It wasn’t all that long ago that T-Mobile launched its One plan, an unlimited $70 data plan unlimited data, talk, and text. And it wasn’t long after that America’s third-largest carrier added a premium tier that did away with a few of the original’s constraints: In exchange for a few extra dollars a month, subscribers could net high-definition video streaming and super-fast unlimited tethering. Now, in the spirit of generosity, T-Mobile’s making it cheaper to upgrade.
Starting this week, T-Mobile One subscribers will have the option of themselves faster tethering and HD video for $15 more a month — half price. Video on streaming services like YouTube, Netflix, and Hulu get a bump in resolution from standard definition (480p) to high definition (1080p), and tethering speeds jump from 3G (512Kbps) to 4G LTE.

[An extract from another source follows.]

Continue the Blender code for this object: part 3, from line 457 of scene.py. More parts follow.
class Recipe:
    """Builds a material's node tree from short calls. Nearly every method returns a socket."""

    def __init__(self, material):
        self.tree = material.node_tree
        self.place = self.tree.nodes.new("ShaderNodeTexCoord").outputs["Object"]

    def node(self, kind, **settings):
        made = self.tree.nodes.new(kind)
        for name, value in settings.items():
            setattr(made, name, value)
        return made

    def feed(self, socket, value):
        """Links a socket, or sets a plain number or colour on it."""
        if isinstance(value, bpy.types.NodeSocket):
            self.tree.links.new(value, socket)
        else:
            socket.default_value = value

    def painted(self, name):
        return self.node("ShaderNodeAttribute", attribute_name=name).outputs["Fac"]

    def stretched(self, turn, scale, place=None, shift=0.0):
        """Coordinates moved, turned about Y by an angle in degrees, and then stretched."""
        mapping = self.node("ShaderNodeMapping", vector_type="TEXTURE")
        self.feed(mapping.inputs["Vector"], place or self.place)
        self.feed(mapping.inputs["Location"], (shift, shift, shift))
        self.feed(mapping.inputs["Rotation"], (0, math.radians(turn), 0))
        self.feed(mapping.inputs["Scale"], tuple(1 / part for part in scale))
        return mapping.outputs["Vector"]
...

And for subscribers who frequent international shores, there’s a new One upgrade: One Plus International. Forking over an extra $20 monthly grants unlimited calling from the U.S. to landlines in more than 70 countries, mobile numbers in more than 30 countries, and discounted calling to 200 countries.
Those bonuses compliment the One plan’s existing benefits, of course. One subscribers get free data roaming in more than 140 countries and destinations worldwide, unlimited Gogo in-flight Wi-Fi, voicemail-to-text translation, and caller ID.

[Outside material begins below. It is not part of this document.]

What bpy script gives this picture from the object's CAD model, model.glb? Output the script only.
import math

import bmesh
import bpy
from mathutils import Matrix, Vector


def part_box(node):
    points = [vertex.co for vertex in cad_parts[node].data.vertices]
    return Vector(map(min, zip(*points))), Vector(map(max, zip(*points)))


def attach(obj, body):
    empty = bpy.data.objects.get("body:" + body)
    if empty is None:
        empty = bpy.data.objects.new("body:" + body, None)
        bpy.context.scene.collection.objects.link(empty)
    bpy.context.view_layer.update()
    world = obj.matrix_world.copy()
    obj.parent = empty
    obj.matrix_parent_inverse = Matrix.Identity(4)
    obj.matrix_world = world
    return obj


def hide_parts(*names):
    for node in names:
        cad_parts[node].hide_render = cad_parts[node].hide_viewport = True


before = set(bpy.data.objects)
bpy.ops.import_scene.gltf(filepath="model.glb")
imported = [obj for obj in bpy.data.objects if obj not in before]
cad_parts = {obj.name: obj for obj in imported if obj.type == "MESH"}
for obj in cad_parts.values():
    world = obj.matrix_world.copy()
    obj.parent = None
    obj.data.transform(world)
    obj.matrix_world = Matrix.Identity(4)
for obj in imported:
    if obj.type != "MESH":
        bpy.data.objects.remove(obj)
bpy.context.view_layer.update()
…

T-Mobile’s holiday One promotion follows the debut of Sprint’s Unlimited Freedom plan. The carrier’s $60 a month includes unlimited data, standard-definition streaming video, tethering at 2G speeds, and throttled music streaming (500Kbps) and multiplayer gaming (2Mbps). An upcharge tier, $80 Unlimited Freedom Premium, upgrades online clip quality to HD 1080p and audio and gaming speeds to 1.2Mbps and 8Mbps, respectively.
AT&T offers an unlimited plan, but only to subscribers of its DirecTV and U-Verse internet plans. It starts at $150 a month.
T-Mobile’s One plan hasn’t escaped controversy. The fine print implies that users who exceed 26GB of data a month — roughly 3 percent of customers, the carrier says — are subject to throttling. And the Electronic Frontier Foundation has accused T-Mobile of going against the Federal Communication Commission’s Open Internet Order. “From what we’ve read thus far, it seems like T-Mobile’s new plan to charge its customers extra to not throttle video runs directly afoul of the principle of net neutrality,” said EFF senior staff technologist.
A spokesperson for the FCC told the Daily Dot that “the Commission’s informal policy review is ongoing,” and that it would “keep an eye on new developments.”
The standard-definition cap on video is a carryover from T-Mobile’s Binge On. The benefit, introduced last year as part of the carrier’s ongoing “Un-carrier” branding, let users watch 480p video content from select platforms like Netflix, Hulu, and YouTube without it counting against their data allotment. And it’s similar in principle to T-Mobile’s Music Freedom plan, a so-called zero-rated program that let subscriber stream music from a curated list of partner services.
Earlier this year, the EFF suggested that T-Mobile was limiting subscribers’ bandwidth to 1.5Mbps while they viewed video.